Exercise task: Present the data once more in exactly its original form.

Supplied records:
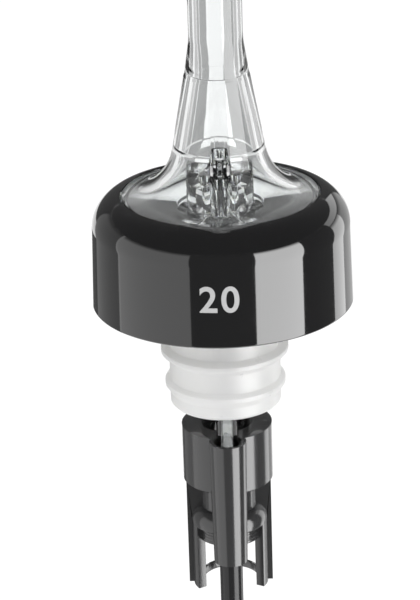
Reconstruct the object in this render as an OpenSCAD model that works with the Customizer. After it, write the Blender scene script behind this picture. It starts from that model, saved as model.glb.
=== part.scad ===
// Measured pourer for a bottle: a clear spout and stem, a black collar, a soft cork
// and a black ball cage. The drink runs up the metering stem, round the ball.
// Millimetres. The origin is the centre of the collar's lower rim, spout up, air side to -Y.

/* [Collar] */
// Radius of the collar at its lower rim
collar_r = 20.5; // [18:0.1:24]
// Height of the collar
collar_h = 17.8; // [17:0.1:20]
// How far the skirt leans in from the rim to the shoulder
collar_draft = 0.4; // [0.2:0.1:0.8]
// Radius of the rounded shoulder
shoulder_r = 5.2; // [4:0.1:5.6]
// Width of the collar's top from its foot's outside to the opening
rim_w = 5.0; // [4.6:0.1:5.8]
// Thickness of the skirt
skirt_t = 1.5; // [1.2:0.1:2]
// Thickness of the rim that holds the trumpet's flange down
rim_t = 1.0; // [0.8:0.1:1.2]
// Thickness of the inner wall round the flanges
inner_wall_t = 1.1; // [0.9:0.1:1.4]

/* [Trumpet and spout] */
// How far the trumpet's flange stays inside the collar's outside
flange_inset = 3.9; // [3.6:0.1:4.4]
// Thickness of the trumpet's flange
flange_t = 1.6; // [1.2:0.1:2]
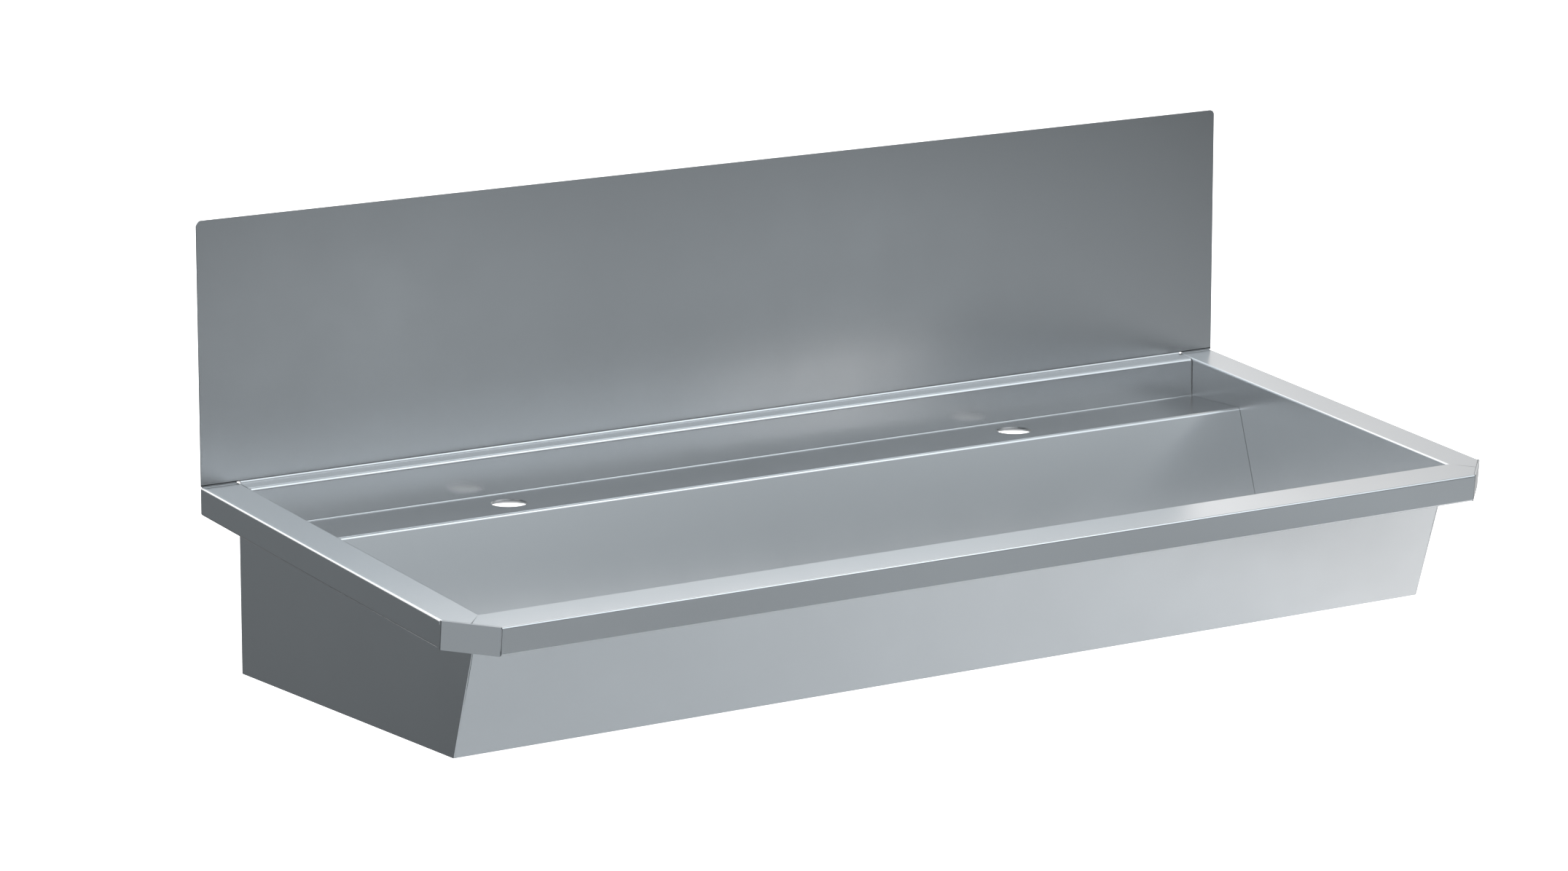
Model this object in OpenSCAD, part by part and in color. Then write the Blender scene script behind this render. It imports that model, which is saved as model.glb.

Written solution:
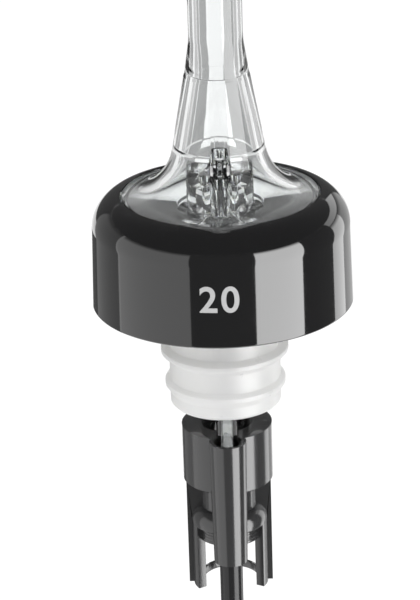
Reconstruct the object in this render as an OpenSCAD model that works with the Customizer. After it, write the Blender scene script behind this picture. It starts from that model, saved as model.glb.
=== part.scad ===
// Measured pourer for a bottle: a clear spout and stem, a black collar, a soft cork
// and a black ball cage. The drink runs up the metering stem, round the ball.
// Millimetres. The origin is the centre of the collar's lower rim, spout up, air side to -Y.

/* [Collar] */
// Radius of the collar at its lower rim
collar_r = 20.5; // [18:0.1:24]
// Height of the collar
collar_h = 17.8; // [17:0.1:20]
// How far the skirt leans in from the rim to the shoulder
collar_draft = 0.4; // [0.2:0.1:0.8]
// Radius of the rounded shoulder
shoulder_r = 5.2; // [4:0.1:5.6]
// Width of the collar's top from its foot's outside to the opening
rim_w = 5.0; // [4.6:0.1:5.8]
// Thickness of the skirt
skirt_t = 1.5; // [1.2:0.1:2]
// Thickness of the rim that holds the trumpet's flange down
rim_t = 1.0; // [0.8:0.1:1.2]
// Thickness of the inner wall round the flanges
inner_wall_t = 1.1; // [0.9:0.1:1.4]

/* [Trumpet and spout] */
// How far the trumpet's flange stays inside the collar's outside
flange_inset = 3.9; // [3.6:0.1:4.4]
// Thickness of the trumpet's flange
flange_t = 1.6; // [1.2:0.1:2]
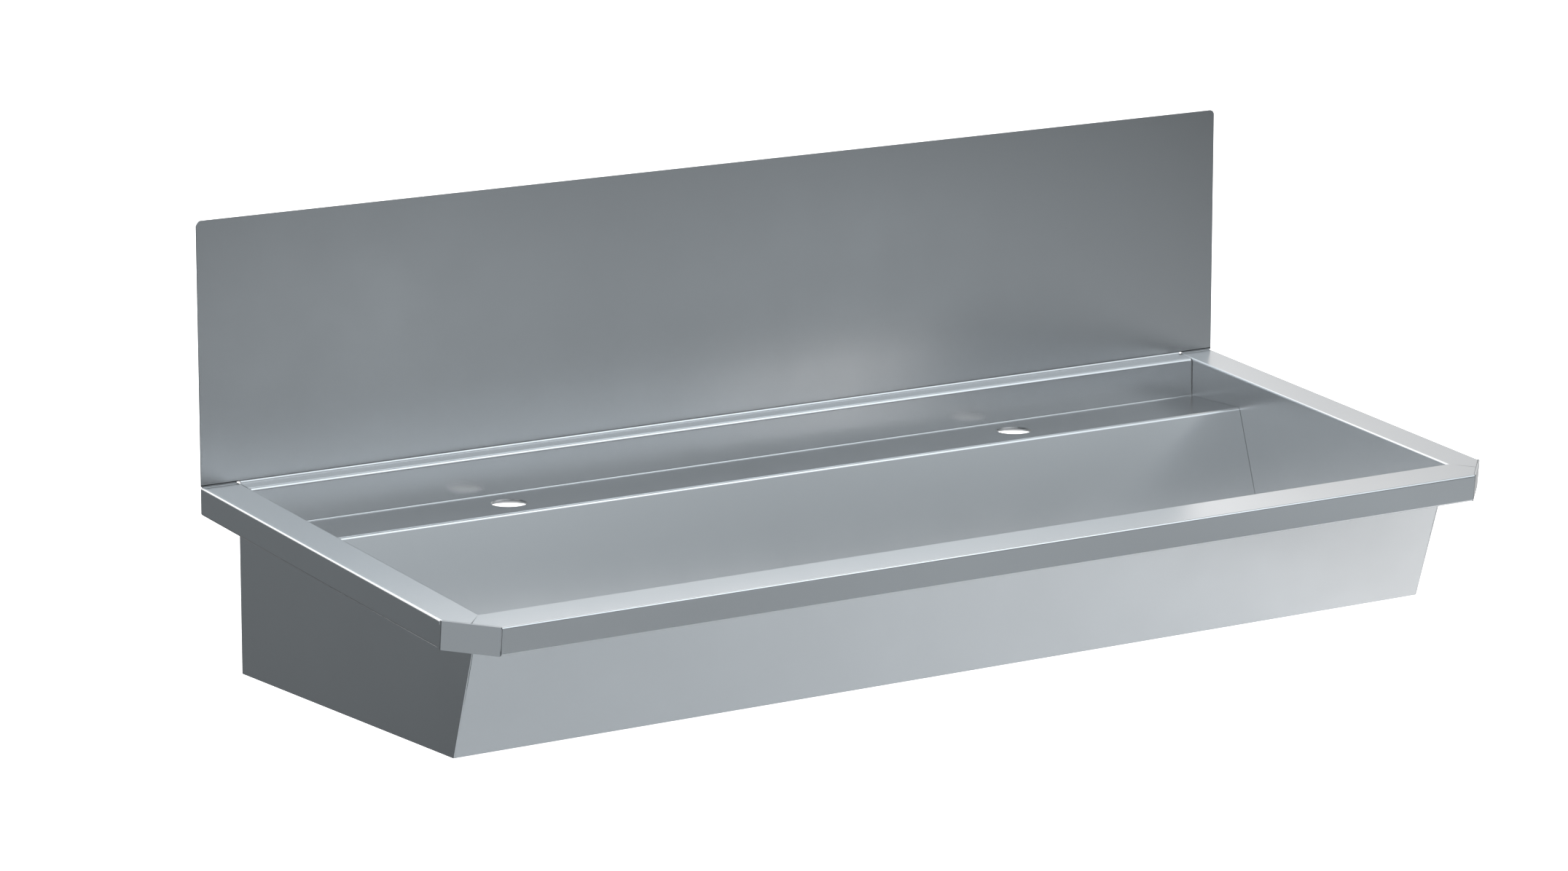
Model this object in OpenSCAD, part by part and in color. Then write the Blender scene script behind this render. It imports that model, which is saved as model.glb.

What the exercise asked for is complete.